● **Problem**
Write out the complete material exactly as it stands.

● **Given information**
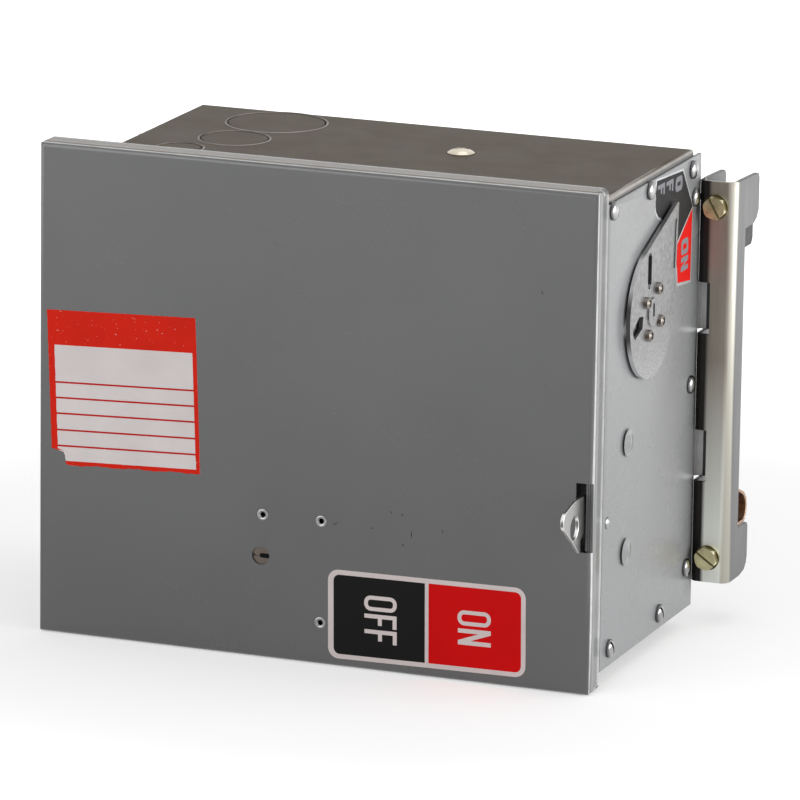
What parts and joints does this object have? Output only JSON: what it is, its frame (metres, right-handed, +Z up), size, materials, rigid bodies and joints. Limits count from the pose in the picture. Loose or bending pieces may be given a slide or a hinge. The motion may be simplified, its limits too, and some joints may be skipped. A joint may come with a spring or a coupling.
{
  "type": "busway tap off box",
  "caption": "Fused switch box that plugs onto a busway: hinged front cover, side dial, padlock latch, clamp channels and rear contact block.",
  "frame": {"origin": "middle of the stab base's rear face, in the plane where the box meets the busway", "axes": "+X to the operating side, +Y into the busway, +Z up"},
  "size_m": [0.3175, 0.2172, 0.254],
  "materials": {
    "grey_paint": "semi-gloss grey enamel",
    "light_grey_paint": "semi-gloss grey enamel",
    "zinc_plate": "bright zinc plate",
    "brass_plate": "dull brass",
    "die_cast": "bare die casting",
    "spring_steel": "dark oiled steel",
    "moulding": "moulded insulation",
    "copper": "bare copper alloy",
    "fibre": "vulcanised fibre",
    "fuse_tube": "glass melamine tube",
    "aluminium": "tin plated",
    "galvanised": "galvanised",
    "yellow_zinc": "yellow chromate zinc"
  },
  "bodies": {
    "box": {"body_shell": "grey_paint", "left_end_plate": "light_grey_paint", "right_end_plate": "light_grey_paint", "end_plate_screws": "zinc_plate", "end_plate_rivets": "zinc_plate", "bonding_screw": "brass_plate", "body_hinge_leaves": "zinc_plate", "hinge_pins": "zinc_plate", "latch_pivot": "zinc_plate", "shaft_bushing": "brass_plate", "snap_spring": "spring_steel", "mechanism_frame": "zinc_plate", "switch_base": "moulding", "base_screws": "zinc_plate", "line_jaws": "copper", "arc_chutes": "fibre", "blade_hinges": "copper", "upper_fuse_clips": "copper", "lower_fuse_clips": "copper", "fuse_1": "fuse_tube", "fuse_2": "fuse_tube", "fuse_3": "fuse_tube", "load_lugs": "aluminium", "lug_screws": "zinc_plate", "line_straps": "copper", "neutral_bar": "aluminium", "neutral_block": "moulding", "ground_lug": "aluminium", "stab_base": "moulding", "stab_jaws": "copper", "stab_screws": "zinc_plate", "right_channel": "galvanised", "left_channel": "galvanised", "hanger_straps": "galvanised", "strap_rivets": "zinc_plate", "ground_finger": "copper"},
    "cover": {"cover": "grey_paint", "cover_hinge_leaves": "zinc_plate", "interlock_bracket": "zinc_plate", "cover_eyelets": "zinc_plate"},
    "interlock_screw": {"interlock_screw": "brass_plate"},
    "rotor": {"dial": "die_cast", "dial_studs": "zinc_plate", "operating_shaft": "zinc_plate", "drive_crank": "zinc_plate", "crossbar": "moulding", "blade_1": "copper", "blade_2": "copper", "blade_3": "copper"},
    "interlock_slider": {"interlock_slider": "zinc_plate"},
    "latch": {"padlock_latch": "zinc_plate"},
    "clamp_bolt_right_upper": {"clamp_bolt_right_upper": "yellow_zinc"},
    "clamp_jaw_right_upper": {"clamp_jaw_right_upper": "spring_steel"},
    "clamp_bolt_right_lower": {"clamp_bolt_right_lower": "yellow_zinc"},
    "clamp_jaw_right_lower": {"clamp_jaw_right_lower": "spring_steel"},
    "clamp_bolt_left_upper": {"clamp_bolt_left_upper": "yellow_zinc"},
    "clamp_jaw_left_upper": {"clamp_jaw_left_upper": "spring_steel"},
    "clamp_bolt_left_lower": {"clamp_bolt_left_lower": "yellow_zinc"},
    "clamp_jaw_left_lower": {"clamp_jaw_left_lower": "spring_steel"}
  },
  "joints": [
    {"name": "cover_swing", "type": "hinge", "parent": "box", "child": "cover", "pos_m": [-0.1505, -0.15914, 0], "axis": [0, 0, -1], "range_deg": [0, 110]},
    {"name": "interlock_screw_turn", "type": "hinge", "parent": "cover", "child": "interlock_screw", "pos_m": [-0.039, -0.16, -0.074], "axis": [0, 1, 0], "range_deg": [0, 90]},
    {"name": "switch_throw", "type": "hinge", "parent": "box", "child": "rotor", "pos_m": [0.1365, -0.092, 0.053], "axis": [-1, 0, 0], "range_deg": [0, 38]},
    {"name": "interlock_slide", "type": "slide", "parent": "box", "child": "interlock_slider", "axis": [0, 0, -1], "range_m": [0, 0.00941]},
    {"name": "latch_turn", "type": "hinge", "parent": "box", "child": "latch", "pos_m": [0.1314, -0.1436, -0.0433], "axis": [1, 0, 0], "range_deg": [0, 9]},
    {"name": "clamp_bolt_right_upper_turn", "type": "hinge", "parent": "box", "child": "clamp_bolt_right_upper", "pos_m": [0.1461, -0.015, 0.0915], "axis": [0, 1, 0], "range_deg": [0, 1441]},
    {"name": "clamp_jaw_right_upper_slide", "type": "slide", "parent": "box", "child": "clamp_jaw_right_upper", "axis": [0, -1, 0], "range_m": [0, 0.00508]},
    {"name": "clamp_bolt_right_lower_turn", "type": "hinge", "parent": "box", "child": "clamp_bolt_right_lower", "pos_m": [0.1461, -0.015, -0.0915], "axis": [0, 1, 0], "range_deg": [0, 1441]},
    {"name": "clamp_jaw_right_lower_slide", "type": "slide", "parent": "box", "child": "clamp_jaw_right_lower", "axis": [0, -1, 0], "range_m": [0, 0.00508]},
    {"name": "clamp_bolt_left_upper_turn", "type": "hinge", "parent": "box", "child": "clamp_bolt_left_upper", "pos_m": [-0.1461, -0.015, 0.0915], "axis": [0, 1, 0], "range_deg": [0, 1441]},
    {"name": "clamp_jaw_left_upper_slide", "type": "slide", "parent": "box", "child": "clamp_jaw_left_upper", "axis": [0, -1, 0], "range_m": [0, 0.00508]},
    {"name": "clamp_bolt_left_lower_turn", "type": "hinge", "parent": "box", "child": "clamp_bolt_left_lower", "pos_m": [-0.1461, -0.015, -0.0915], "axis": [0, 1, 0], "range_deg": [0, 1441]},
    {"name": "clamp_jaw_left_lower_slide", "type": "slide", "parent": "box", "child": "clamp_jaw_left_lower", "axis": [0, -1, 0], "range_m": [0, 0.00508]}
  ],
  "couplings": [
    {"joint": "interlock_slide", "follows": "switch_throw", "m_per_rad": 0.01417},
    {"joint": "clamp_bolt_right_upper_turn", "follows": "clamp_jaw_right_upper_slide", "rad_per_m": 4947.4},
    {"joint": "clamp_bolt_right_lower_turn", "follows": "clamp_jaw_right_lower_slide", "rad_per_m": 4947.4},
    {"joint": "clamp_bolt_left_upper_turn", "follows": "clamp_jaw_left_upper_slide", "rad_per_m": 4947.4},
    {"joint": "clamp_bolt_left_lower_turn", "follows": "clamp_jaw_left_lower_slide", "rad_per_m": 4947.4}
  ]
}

● **Final answer**
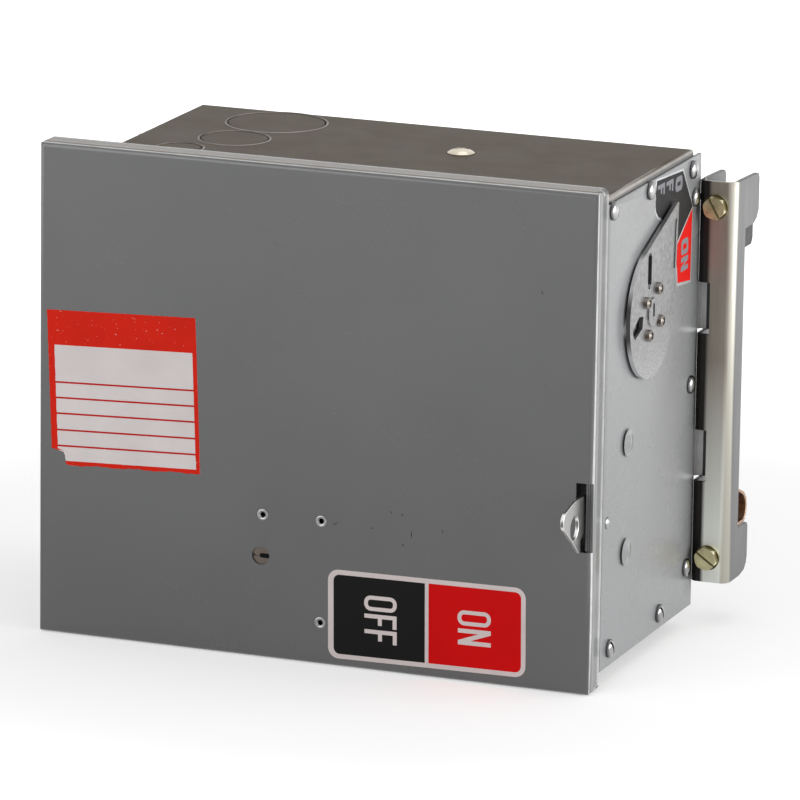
What parts and joints does this object have? Output only JSON: what it is, its frame (metres, right-handed, +Z up), size, materials, rigid bodies and joints. Limits count from the pose in the picture. Loose or bending pieces may be given a slide or a hinge. The motion may be simplified, its limits too, and some joints may be skipped. A joint may come with a spring or a coupling.
{
  "type": "busway tap off box",
  "caption": "Fused switch box that plugs onto a busway: hinged front cover, side dial, padlock latch, clamp channels and rear contact block.",
  "frame": {"origin": "middle of the stab base's rear face, in the plane where the box meets the busway", "axes": "+X to the operating side, +Y into the busway, +Z up"},
  "size_m": [0.3175, 0.2172, 0.254],
  "materials": {
    "grey_paint": "semi-gloss grey enamel",
    "light_grey_paint": "semi-gloss grey enamel",
    "zinc_plate": "bright zinc plate",
    "brass_plate": "dull brass",
    "die_cast": "bare die casting",
    "spring_steel": "dark oiled steel",
    "moulding": "moulded insulation",
    "copper": "bare copper alloy",
    "fibre": "vulcanised fibre",
    "fuse_tube": "glass melamine tube",
    "aluminium": "tin plated",
    "galvanised": "galvanised",
    "yellow_zinc": "yellow chromate zinc"
  },
  "bodies": {
    "box": {"body_shell": "grey_paint", "left_end_plate": "light_grey_paint", "right_end_plate": "light_grey_paint", "end_plate_screws": "zinc_plate", "end_plate_rivets": "zinc_plate", "bonding_screw": "brass_plate", "body_hinge_leaves": "zinc_plate", "hinge_pins": "zinc_plate", "latch_pivot": "zinc_plate", "shaft_bushing": "brass_plate", "snap_spring": "spring_steel", "mechanism_frame": "zinc_plate", "switch_base": "moulding", "base_screws": "zinc_plate", "line_jaws": "copper", "arc_chutes": "fibre", "blade_hinges": "copper", "upper_fuse_clips": "copper", "lower_fuse_clips": "copper", "fuse_1": "fuse_tube", "fuse_2": "fuse_tube", "fuse_3": "fuse_tube", "load_lugs": "aluminium", "lug_screws": "zinc_plate", "line_straps": "copper", "neutral_bar": "aluminium", "neutral_block": "moulding", "ground_lug": "aluminium", "stab_base": "moulding", "stab_jaws": "copper", "stab_screws": "zinc_plate", "right_channel": "galvanised", "left_channel": "galvanised", "hanger_straps": "galvanised", "strap_rivets": "zinc_plate", "ground_finger": "copper"},
    "cover": {"cover": "grey_paint", "cover_hinge_leaves": "zinc_plate", "interlock_bracket": "zinc_plate", "cover_eyelets": "zinc_plate"},
    "interlock_screw": {"interlock_screw": "brass_plate"},
    "rotor": {"dial": "die_cast", "dial_studs": "zinc_plate", "operating_shaft": "zinc_plate", "drive_crank": "zinc_plate", "crossbar": "moulding", "blade_1": "copper", "blade_2": "copper", "blade_3": "copper"},
    "interlock_slider": {"interlock_slider": "zinc_plate"},
    "latch": {"padlock_latch": "zinc_plate"},
    "clamp_bolt_right_upper": {"clamp_bolt_right_upper": "yellow_zinc"},
    "clamp_jaw_right_upper": {"clamp_jaw_right_upper": "spring_steel"},
    "clamp_bolt_right_lower": {"clamp_bolt_right_lower": "yellow_zinc"},
    "clamp_jaw_right_lower": {"clamp_jaw_right_lower": "spring_steel"},
    "clamp_bolt_left_upper": {"clamp_bolt_left_upper": "yellow_zinc"},
    "clamp_jaw_left_upper": {"clamp_jaw_left_upper": "spring_steel"},
    "clamp_bolt_left_lower": {"clamp_bolt_left_lower": "yellow_zinc"},
    "clamp_jaw_left_lower": {"clamp_jaw_left_lower": "spring_steel"}
  },
  "joints": [
    {"name": "cover_swing", "type": "hinge", "parent": "box", "child": "cover", "pos_m": [-0.1505, -0.15914, 0], "axis": [0, 0, -1], "range_deg": [0, 110]},
    {"name": "interlock_screw_turn", "type": "hinge", "parent": "cover", "child": "interlock_screw", "pos_m": [-0.039, -0.16, -0.074], "axis": [0, 1, 0], "range_deg": [0, 90]},
    {"name": "switch_throw", "type": "hinge", "parent": "box", "child": "rotor", "pos_m": [0.1365, -0.092, 0.053], "axis": [-1, 0, 0], "range_deg": [0, 38]},
    {"name": "interlock_slide", "type": "slide", "parent": "box", "child": "interlock_slider", "axis": [0, 0, -1], "range_m": [0, 0.00941]},
    {"name": "latch_turn", "type": "hinge", "parent": "box", "child": "latch", "pos_m": [0.1314, -0.1436, -0.0433], "axis": [1, 0, 0], "range_deg": [0, 9]},
    {"name": "clamp_bolt_right_upper_turn", "type": "hinge", "parent": "box", "child": "clamp_bolt_right_upper", "pos_m": [0.1461, -0.015, 0.0915], "axis": [0, 1, 0], "range_deg": [0, 1441]},
    {"name": "clamp_jaw_right_upper_slide", "type": "slide", "parent": "box", "child": "clamp_jaw_right_upper", "axis": [0, -1, 0], "range_m": [0, 0.00508]},
    {"name": "clamp_bolt_right_lower_turn", "type": "hinge", "parent": "box", "child": "clamp_bolt_right_lower", "pos_m": [0.1461, -0.015, -0.0915], "axis": [0, 1, 0], "range_deg": [0, 1441]},
    {"name": "clamp_jaw_right_lower_slide", "type": "slide", "parent": "box", "child": "clamp_jaw_right_lower", "axis": [0, -1, 0], "range_m": [0, 0.00508]},
    {"name": "clamp_bolt_left_upper_turn", "type": "hinge", "parent": "box", "child": "clamp_bolt_left_upper", "pos_m": [-0.1461, -0.015, 0.0915], "axis": [0, 1, 0], "range_deg": [0, 1441]},
    {"name": "clamp_jaw_left_upper_slide", "type": "slide", "parent": "box", "child": "clamp_jaw_left_upper", "axis": [0, -1, 0], "range_m": [0, 0.00508]},
    {"name": "clamp_bolt_left_lower_turn", "type": "hinge", "parent": "box", "child": "clamp_bolt_left_lower", "pos_m": [-0.1461, -0.015, -0.0915], "axis": [0, 1, 0], "range_deg": [0, 1441]},
    {"name": "clamp_jaw_left_lower_slide", "type": "slide", "parent": "box", "child": "clamp_jaw_left_lower", "axis": [0, -1, 0], "range_m": [0, 0.00508]}
  ],
  "couplings": [
    {"joint": "interlock_slide", "follows": "switch_throw", "m_per_rad": 0.01417},
    {"joint": "clamp_bolt_right_upper_turn", "follows": "clamp_jaw_right_upper_slide", "rad_per_m": 4947.4},
    {"joint": "clamp_bolt_right_lower_turn", "follows": "clamp_jaw_right_lower_slide", "rad_per_m": 4947.4},
    {"joint": "clamp_bolt_left_upper_turn", "follows": "clamp_jaw_left_upper_slide", "rad_per_m": 4947.4},
    {"joint": "clamp_bolt_left_lower_turn", "follows": "clamp_jaw_left_lower_slide", "rad_per_m": 4947.4}
  ]
}